__Directions for this task__.
Please quote exactly the lines below from the line containing "over = END_CLOTH + ENDS_APART" to the line containing "obj.data.transform(world)", both lines included, and nothing else.
Start of Data segment
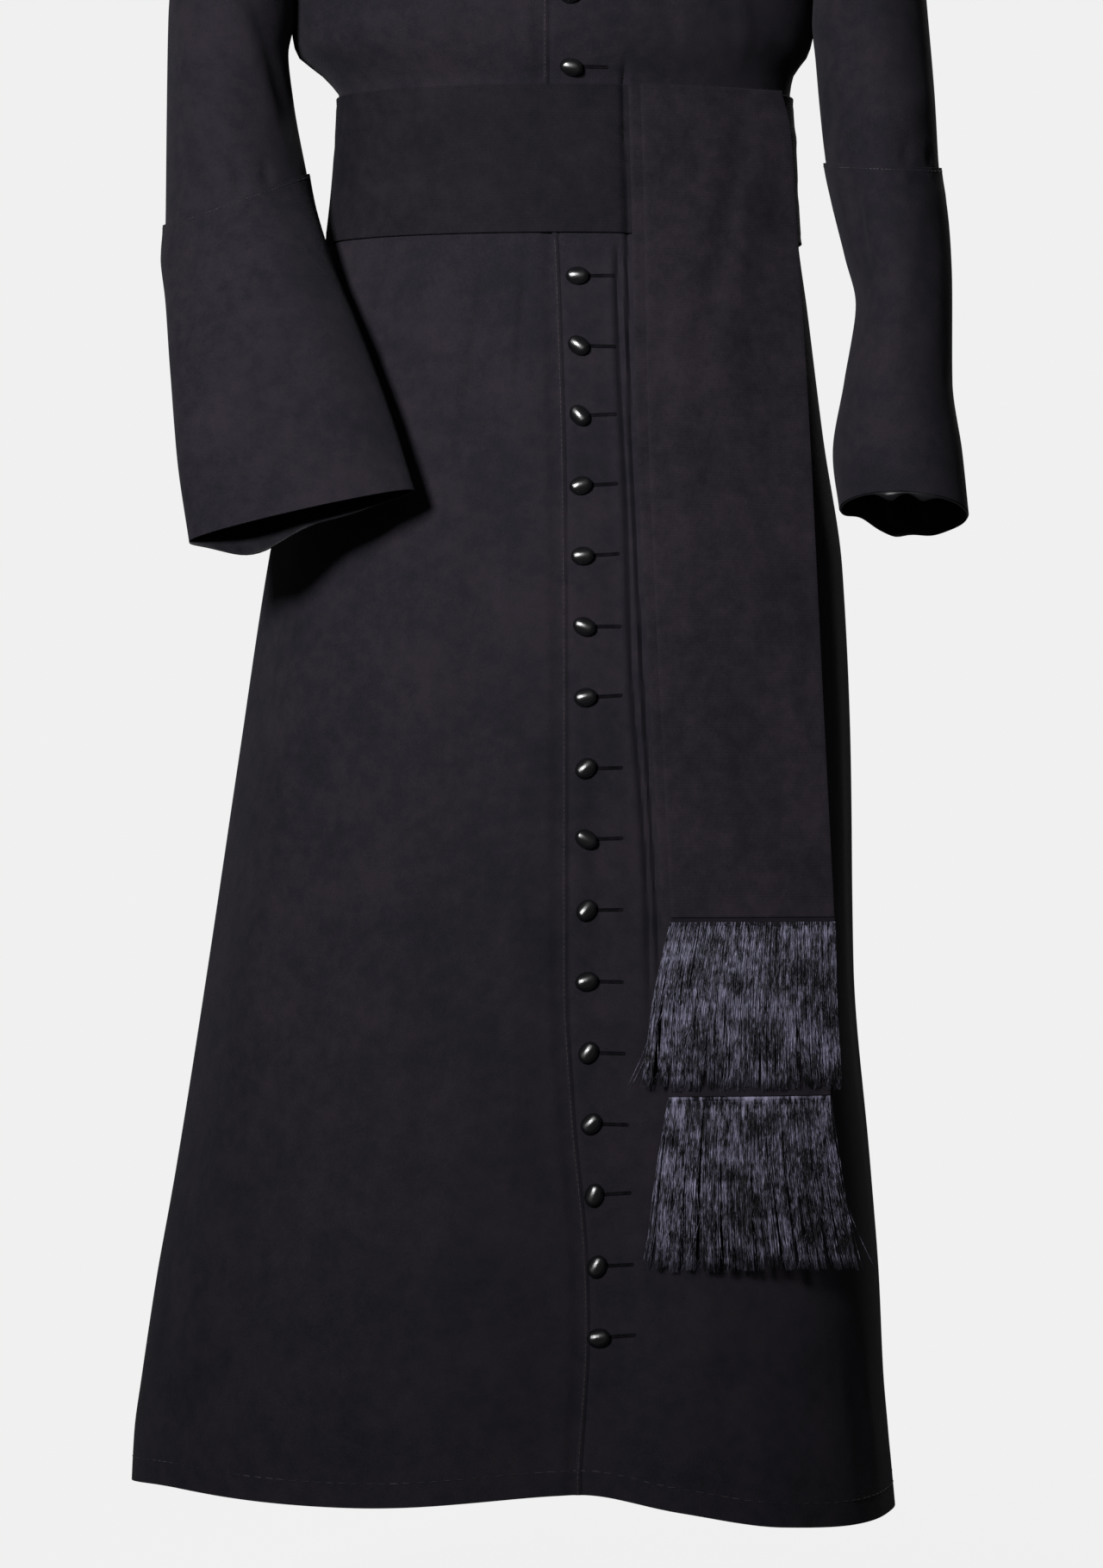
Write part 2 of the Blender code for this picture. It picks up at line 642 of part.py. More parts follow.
def add_end(name, table, out, look):
    """A hanging end of the band, down to its fringe. Both ends bend at the same columns."""
    rows = curves(table, "height")
    top, foot = table[0].height, table[-1].height
    heights = [top] + [h for h in END_HEIGHTS if foot + 0.02 < h < top - 0.001] + [foot]
    heights = np.array(heights)[:, None]
    guide = end_x(END_AT["upper"], heights, np.linspace(0, 1, END_COLUMNS))
    edges = end_x(rows, heights, np.array([0.0, 1.0]))
    between = (guide > edges[:, :1] + COLUMN_ROOM) & (guide < edges[:, 1:] - COLUMN_ROOM)
    x = np.concatenate([edges[:, :1], guide[:, between.all(axis=0)], edges[:, 1:]], axis=1)
    outer, inner = (hang_point(x, heights, out + depth) for depth in (END_CLOTH, 0.0))
    wall(name, outer, inner, look)


def fringe_point(rows, size, across, height, out):
    """A point of a fringe, which spreads a little as it falls."""
    fall = np.clip((size.top_height - height) / size.length, 0, None) ** 1.5
    x = end_x(rows, np.maximum(height, size.top_height + SEAM_GAP), across)
    x = x - size.spread_in * fall * (1 - across) + size.spread_out * fall * across
    return hang_point(x, height, out)


def lock_rings(rows, size, out, across, chance):
    """The rings of one lock of the fringe, each four points, from its root to its tip."""
    start, length = size.top_height - HEADER_HEIGHT, size.length - HEADER_HEIGHT
    length = length * chance.uniform(0.93, 1.0)
    sway, lean = chance.uniform(-0.12, 0.12), chance.uniform(0.0, 0.0022)
    middle, half = (across[0] + across[1]) / 2, (across[1] - across[0]) / 2
    for step in range(1, LOCK_STEPS + 1):
        fall = step / LOCK_STEPS
        centre = middle + sway / LOCKS_ACROSS * fall
        width = half * (1.12 - 0.72 * fall**3)
        front = FRINGE_CLOTH * (1 - 0.5 * fall**2) + lean * fall
        ends = [(centre - width, front), (centre + width, front)]
        ends += [(centre + width, lean * fall), (centre - width, lean * fall)]
        height = np.array(start - length * fall)
        yield [fringe_point(rows, size, u, height, out + depth) for u, depth in ends]


def add_fringe(name, table, size, out, look):
    """A fringe: a narrow heading with separate locks hanging from its lower edge."""
    rows = curves(table, "height")
    chance = np.random.default_rng(FRINGE_SEED)
    shape = bmesh.new()
    half = LOCK_SHARE / 2
    marks = [(k + 0.5 + shift) / LOCKS_ACROSS for k in range(LOCKS_ACROSS) for shift in (-half, half)]
    marks = [0.0] + marks[1:-1] + [1.0]
    heads = []
    for height in (size.top_height, size.top_height - HEADER_HEIGHT):
        for depth in (FRINGE_CLOTH, 0.0):
            points = (fringe_point(rows, size, u, np.array(height), out + depth) for u in marks)
            heads.append([shape.verts.new(point) for point in points])
    top_front, top_back, foot_front, foot_back = heads
    for j in range(len(marks) - 1):
        shape.faces.new((top_front[j], top_front[j + 1], foot_front[j + 1], foot_front[j]))
        shape.faces.new((top_back[j], top_back[j + 1], foot_back[j + 1], foot_back[j]))
        shape.faces.new((top_front[j], top_front[j + 1], top_back[j + 1], top_back[j]))
        ring = [foot_front[j], foot_front[j + 1], foot_back[j + 1], foot_back[j]]
        if j % 2 == 0:
            for points in lock_rings(rows, size, out, marks[j : j + 2], chance):
                below = [shape.verts.new(point) for point in points]
                for k in range(4):
                    shape.faces.new((ring[k], ring[(k + 1) % 4], below[(k + 1) % 4], below[k]))
                ring = below
        shape.faces.new(ring)
    for j in (0, -1):
        shape.faces.new((top_front[j], foot_front[j], foot_back[j], top_back[j]))
    finish(shape, name, look)


def panel_tree(grid):
    rows, columns = grid.shape[:2]
    quads = []
    for i in range(rows - 1):
        for j in range(columns - 1):
            first = i * columns + j
            quads.append((first, first + 1, first + columns + 1, first + columns))
    return bvhtree.BVHTree.FromPolygons(grid.reshape(-1, 3).tolist(), quads)


def add_button(name, seat, normal, look):
    """A domed button, its flat back just clear of the cloth."""
    turn = Vector(normal).to_track_quat("Z", "Y")
    shape = bmesh.new()
    profile = [(0.93, 0.0), (1.0, 0.16), (0.78, 0.66)]
    rings = []
    for radius, rise in profile:
        ring = []
        for k in range(BUTTON_SIDES):
            angle = 2 * math.pi * k / BUTTON_SIDES
            flat = BUTTON_RADIUS * radius
            local = (flat * math.cos(angle), flat * math.sin(angle), BUTTON_RISE * rise)
            ring.append(shape.verts.new(seat + turn @ Vector(local)))
        rings.append(ring)
    crown = shape.verts.new(seat + turn @ Vector((0, 0, BUTTON_RISE)))
    shape.faces.new(rings[0])
    for low, high in zip(rings, rings[1:]):
        for k in range(BUTTON_SIDES):
            n = (k + 1) % BUTTON_SIDES
            shape.faces.new((low[k], low[n], high[n], high[k]))
    for k in range(BUTTON_SIDES):
        shape.faces.new((rings[-1][k], rings[-1][(k + 1) % BUTTON_SIDES], crown))
    finish(shape, name, look)


def add_buttons(front, look):
    """The buttons up the outer front, counted from the hem. The band hides two places."""
    tree = panel_tree(front)
    number = 0
    for place in range(BUTTON_PLACES):
        height = LOWEST_BUTTON + BUTTON_STEP * place
        if BAND_BOTTOM - BUTTON_RADIUS < height < BAND_TOP + BUTTON_RADIUS / 2:
            continue
        x = float(CLOSING_AT["button_x"](np.array(height)))
        spot, normal, _, _ = tree.ray_cast(Vector((x, -1, height)), Vector((0, 1, 0)))
        normal = normal if normal.y < 0 else -normal
        number += 1
        add_button(f"button_{number:02d}", spot + normal * BUTTON_CLEAR, normal, look)


def clear_scene():
    for old in list(bpy.data.objects):
        bpy.data.objects.remove(old, do_unlink=True)


def build():
    clear_scene()
    wool = material("cassock_cloth", BLACK_WOOL)
    faille = material("band_cloth", BLACK_FAILLE)
    fronts, backs = ({side: grid(side) for side in (1, -1)} for grid in (front_grid, back_grid))
    arms, grids = {}, {}
    for side in (1, -1):
        count = len(LEFT_ARM if side > 0 else RIGHT_ARM)
        places = sorted([float(k) for k in range(count)] + [SLEEVE_END])
        arms[side] = (arm_grid(side, places), places)
        grids["body", ("front", side)] = (fronts[side], False, 1)
        grids["body", ("back", side)] = (backs[side], False, 1)
        grids["arm", side] = (arms[side][0], True, -side)
    collar = collar_grid(fronts, backs)
    grids["collar", 0] = (collar, False, 1)
    normals = sewn_normals(grids)
    add_fronts(fronts, normals, wool)
    add_backs(backs, normals, wool)
    for side, word in ((1, "left"), (-1, "right")):
        grid, places = arms[side]
        add_arm(side, word, grid, normals["arm", side], places, wool)
    add_collar(collar, normals["collar", 0], wool)
    add_band(faille)
    over = END_CLOTH + ENDS_APART
    add_end("band_end_over", UPPER_END, over, faille)
    add_end("band_end_under", UNDER_END, 0.0, faille)
    silk = material("fringe_thread", BLACK_SILK)
    add_fringe("fringe_over", UPPER_END, UPPER_FRINGE, over, silk)
    add_fringe("fringe_under", UNDER_END, UNDER_FRINGE, 0.0, silk)
    add_buttons(fronts[1], material("button_satin", BLACK_SATIN))


build()
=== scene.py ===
"""Looks for a black cassock with a band cincture, worn by nobody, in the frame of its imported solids."""

import math

import bmesh
import bpy
import numpy as np
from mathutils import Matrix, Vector, bvhtree


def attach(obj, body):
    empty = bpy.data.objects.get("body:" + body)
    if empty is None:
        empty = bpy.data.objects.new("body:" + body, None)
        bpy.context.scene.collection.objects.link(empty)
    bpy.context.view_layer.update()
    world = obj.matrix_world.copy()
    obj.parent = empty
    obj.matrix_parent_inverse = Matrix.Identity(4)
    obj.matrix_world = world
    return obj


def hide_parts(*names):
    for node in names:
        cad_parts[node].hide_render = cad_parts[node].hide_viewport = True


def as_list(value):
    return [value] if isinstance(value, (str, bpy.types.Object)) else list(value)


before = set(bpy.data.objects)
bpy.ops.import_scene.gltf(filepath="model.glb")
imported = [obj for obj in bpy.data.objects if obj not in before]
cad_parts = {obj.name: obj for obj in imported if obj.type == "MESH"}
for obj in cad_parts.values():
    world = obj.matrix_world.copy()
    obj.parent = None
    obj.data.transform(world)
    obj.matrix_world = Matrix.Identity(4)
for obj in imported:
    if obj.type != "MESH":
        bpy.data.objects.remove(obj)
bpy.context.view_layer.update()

bpy.ops.object.select_all(action="DESELECT")


# --- Studio -------------------------------------------------------------------------------------
# A level camera straight in front, a large key light from the front left, a weak fill, and a pale
# floor and surround of one even tone.

PALE = 0.871
bpy.ops.object.camera_add(location=(-0.0099, -5.0, -0.877), rotation=(math.pi / 2, 0, 0))
camera = bpy.context.object
camera.data.sensor_width = 36
camera.data.lens = 149.85
camera.data.clip_end = 60
bpy.context.scene.camera = camera
bpy.context.scene.view_settings.view_transform = "Standard"


def aim_light(name, place, target, size, watts, spread=180):
    bpy.ops.object.light_add(type="AREA", location=place)
    light = bpy.context.object
    light.name = name
    light.data.shape = "DISK"
    light.data.size = size
    light.data.energy = watts
    light.data.spread = math.radians(spread)
    aim = Vector(target) - Vector(place)
    light.rotation_euler = aim.to_track_quat("-Z", "Y").to_euler()
    return light


aim_light("key_light", (-1.42, -3.2, 0.46), (-0.07, 0.0, -0.48), 0.70, 8.1, 48)
aim_light("back_light", (1.6, 4.2, 1.2), (0.0, 0.0, -0.6), 1.2, 26)

surround = bpy.data.worlds.new("pale_surround")
bpy.context.scene.world = surround
surround.use_nodes = True
tree = surround.node_tree
seen = tree.nodes["Background"]
seen.inputs["Color"].default_value = (PALE, PALE, PALE, 1)
dim = tree.nodes.new("ShaderNodeBackground")
dim.inputs["Color"].default_value = (1, 1, 1, 1)
dim.inputs["Strength"].default_value = 0.045
ray = tree.nodes.new("ShaderNodeLightPath")
mix = tree.nodes.new("ShaderNodeMixShader")
tree.links.new(ray.outputs["Is Camera Ray"], mix.inputs["Fac"])
tree.links.new(dim.outputs["Background"], mix.inputs[1])
tree.links.new(seen.outputs["Background"], mix.inputs[2])
tree.links.new(mix.outputs["Shader"], tree.nodes["World Output"].inputs["Surface"])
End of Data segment
__Completed task__.
    over = END_CLOTH + ENDS_APART
    add_end("band_end_over", UPPER_END, over, faille)
    add_end("band_end_under", UNDER_END, 0.0, faille)
    silk = material("fringe_thread", BLACK_SILK)
    add_fringe("fringe_over", UPPER_END, UPPER_FRINGE, over, silk)
    add_fringe("fringe_under", UNDER_END, UNDER_FRINGE, 0.0, silk)
    add_buttons(fronts[1], material("button_satin", BLACK_SATIN))


build()
=== scene.py ===
"""Looks for a black cassock with a band cincture, worn by nobody, in the frame of its imported solids."""

import math

import bmesh
import bpy
import numpy as np
from mathutils import Matrix, Vector, bvhtree


def attach(obj, body):
    empty = bpy.data.objects.get("body:" + body)
    if empty is None:
        empty = bpy.data.objects.new("body:" + body, None)
        bpy.context.scene.collection.objects.link(empty)
    bpy.context.view_layer.update()
    world = obj.matrix_world.copy()
    obj.parent = empty
    obj.matrix_parent_inverse = Matrix.Identity(4)
    obj.matrix_world = world
    return obj


def hide_parts(*names):
    for node in names:
        cad_parts[node].hide_render = cad_parts[node].hide_viewport = True


def as_list(value):
    return [value] if isinstance(value, (str, bpy.types.Object)) else list(value)


before = set(bpy.data.objects)
bpy.ops.import_scene.gltf(filepath="model.glb")
imported = [obj for obj in bpy.data.objects if obj not in before]
cad_parts = {obj.name: obj for obj in imported if obj.type == "MESH"}
for obj in cad_parts.values():
    world = obj.matrix_world.copy()
    obj.parent = None
    obj.data.transform(world)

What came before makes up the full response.